(GIVEN PROBLEM): Go through the data below and gather each line containing "context".

(RECORD LIST):
----------------------------------------
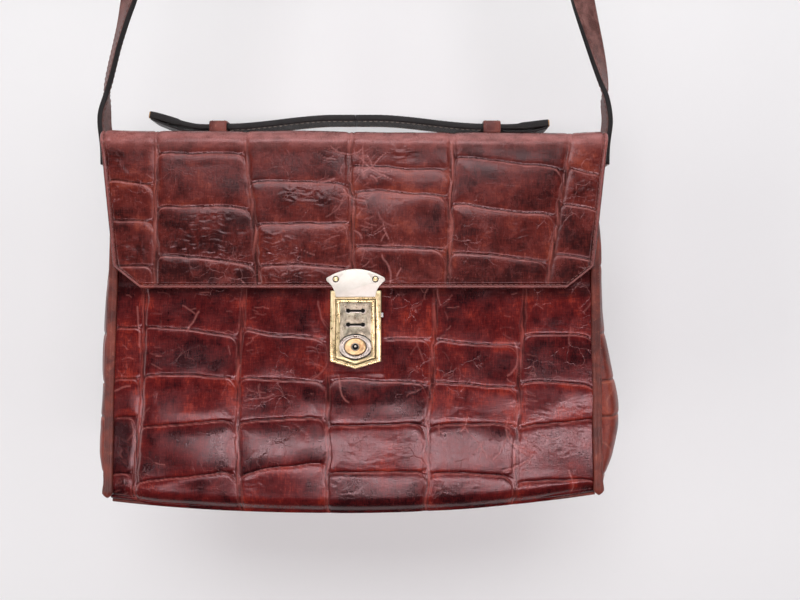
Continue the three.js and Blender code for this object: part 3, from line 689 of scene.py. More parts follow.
----------------------------------------
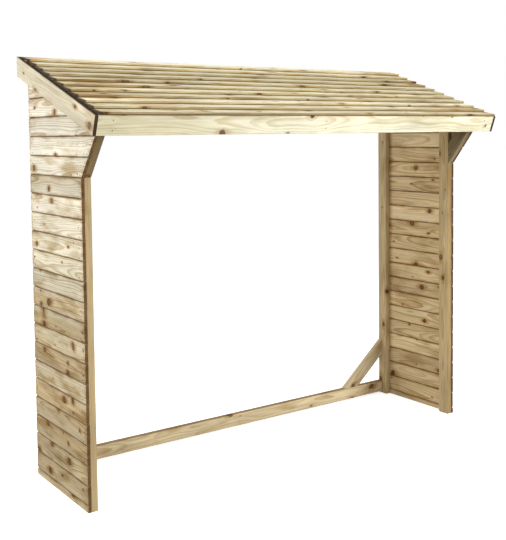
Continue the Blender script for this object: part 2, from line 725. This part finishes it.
----------------------------------------
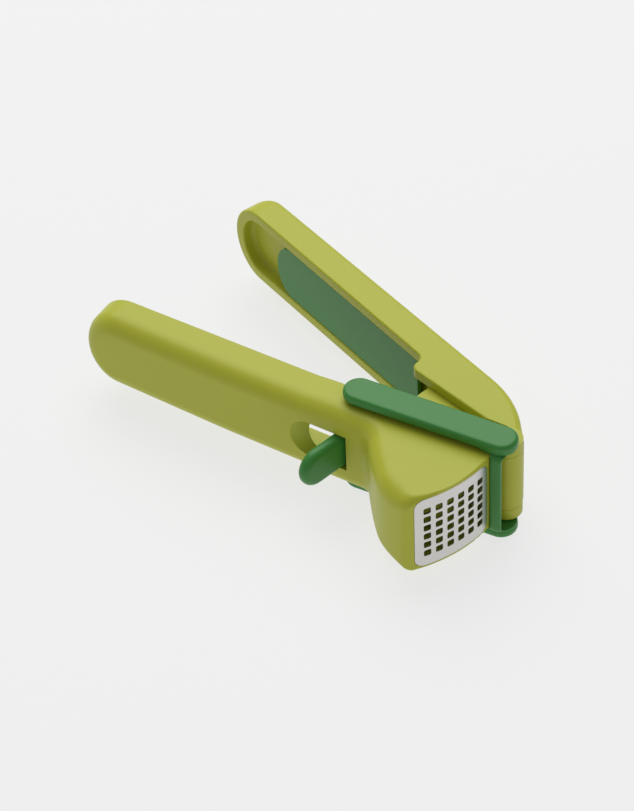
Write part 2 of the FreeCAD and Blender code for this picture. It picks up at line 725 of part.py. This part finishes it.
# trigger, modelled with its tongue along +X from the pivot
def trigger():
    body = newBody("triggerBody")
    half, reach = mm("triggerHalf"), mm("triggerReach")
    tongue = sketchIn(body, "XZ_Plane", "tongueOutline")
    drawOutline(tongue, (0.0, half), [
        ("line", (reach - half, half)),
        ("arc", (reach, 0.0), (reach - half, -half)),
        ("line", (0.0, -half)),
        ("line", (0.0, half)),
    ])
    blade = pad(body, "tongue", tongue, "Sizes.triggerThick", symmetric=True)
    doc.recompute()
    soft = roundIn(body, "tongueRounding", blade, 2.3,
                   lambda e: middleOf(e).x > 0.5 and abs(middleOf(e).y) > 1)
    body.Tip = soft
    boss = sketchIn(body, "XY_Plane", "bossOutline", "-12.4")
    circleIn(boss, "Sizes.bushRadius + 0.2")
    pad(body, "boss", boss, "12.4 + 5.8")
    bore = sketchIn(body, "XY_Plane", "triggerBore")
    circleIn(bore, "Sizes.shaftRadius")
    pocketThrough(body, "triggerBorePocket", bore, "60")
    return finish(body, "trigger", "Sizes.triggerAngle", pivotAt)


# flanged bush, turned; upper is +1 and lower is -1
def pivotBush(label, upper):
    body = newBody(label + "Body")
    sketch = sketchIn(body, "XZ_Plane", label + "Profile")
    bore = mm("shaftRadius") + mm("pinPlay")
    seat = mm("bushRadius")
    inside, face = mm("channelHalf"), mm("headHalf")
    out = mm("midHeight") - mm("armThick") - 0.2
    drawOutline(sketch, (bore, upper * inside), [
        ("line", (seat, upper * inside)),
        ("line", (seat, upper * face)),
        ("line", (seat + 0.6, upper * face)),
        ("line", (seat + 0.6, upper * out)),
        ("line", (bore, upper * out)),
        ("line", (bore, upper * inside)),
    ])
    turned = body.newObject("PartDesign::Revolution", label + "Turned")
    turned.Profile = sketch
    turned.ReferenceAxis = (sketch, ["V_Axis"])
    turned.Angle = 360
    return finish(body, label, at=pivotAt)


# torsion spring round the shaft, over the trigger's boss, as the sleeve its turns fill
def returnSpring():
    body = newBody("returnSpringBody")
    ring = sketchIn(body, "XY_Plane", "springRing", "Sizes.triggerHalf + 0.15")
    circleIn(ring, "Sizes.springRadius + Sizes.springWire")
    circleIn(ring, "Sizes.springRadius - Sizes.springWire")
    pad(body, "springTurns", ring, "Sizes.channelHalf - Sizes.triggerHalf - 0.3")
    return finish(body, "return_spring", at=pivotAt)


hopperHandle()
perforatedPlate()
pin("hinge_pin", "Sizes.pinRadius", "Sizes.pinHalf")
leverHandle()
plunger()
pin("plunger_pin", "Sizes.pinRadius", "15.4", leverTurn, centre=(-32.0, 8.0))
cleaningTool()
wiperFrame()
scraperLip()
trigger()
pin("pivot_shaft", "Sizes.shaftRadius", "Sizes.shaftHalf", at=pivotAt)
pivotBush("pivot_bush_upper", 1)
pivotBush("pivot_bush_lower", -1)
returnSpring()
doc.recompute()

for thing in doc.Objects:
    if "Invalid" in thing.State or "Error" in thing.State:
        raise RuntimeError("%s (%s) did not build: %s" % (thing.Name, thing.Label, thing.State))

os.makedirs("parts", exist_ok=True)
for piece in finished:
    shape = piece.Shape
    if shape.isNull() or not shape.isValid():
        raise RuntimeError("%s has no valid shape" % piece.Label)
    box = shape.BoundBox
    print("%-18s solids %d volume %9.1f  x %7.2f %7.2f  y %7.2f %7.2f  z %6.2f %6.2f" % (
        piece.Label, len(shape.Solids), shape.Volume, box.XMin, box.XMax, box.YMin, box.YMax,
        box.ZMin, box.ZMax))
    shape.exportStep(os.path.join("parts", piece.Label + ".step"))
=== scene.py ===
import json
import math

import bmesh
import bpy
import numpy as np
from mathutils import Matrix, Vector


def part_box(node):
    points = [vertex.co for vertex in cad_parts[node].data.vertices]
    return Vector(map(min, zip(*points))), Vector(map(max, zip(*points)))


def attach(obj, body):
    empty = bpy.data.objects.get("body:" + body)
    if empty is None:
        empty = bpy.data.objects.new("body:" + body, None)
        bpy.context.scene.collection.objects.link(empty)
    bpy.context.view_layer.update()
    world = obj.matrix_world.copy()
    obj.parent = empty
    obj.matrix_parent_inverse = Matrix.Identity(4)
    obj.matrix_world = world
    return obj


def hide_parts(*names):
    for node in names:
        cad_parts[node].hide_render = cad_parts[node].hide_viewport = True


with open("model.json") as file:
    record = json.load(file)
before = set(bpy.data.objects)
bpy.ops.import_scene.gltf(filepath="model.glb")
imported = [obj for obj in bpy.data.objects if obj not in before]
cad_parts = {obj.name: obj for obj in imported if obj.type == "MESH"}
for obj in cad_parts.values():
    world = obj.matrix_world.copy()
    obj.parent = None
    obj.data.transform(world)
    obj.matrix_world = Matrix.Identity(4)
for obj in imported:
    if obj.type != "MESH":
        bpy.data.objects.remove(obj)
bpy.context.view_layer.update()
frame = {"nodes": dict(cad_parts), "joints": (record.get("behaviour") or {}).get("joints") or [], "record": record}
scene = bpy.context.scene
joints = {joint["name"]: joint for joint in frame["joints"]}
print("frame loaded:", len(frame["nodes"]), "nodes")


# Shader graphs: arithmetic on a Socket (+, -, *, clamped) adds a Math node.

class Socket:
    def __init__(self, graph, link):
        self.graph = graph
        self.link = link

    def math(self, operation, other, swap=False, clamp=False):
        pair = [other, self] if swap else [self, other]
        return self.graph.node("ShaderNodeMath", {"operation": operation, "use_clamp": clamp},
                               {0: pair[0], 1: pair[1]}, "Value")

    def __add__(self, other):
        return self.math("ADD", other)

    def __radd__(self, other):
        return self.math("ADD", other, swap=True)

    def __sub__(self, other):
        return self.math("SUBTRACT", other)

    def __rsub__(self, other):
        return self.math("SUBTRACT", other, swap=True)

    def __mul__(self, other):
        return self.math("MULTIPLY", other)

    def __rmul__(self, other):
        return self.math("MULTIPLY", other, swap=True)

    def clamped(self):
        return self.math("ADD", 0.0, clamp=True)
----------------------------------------
(RESPONSE):
        bpy.context.scene.collection.objects.link(empty)
    bpy.context.view_layer.update()
bpy.context.view_layer.update()
scene = bpy.context.scene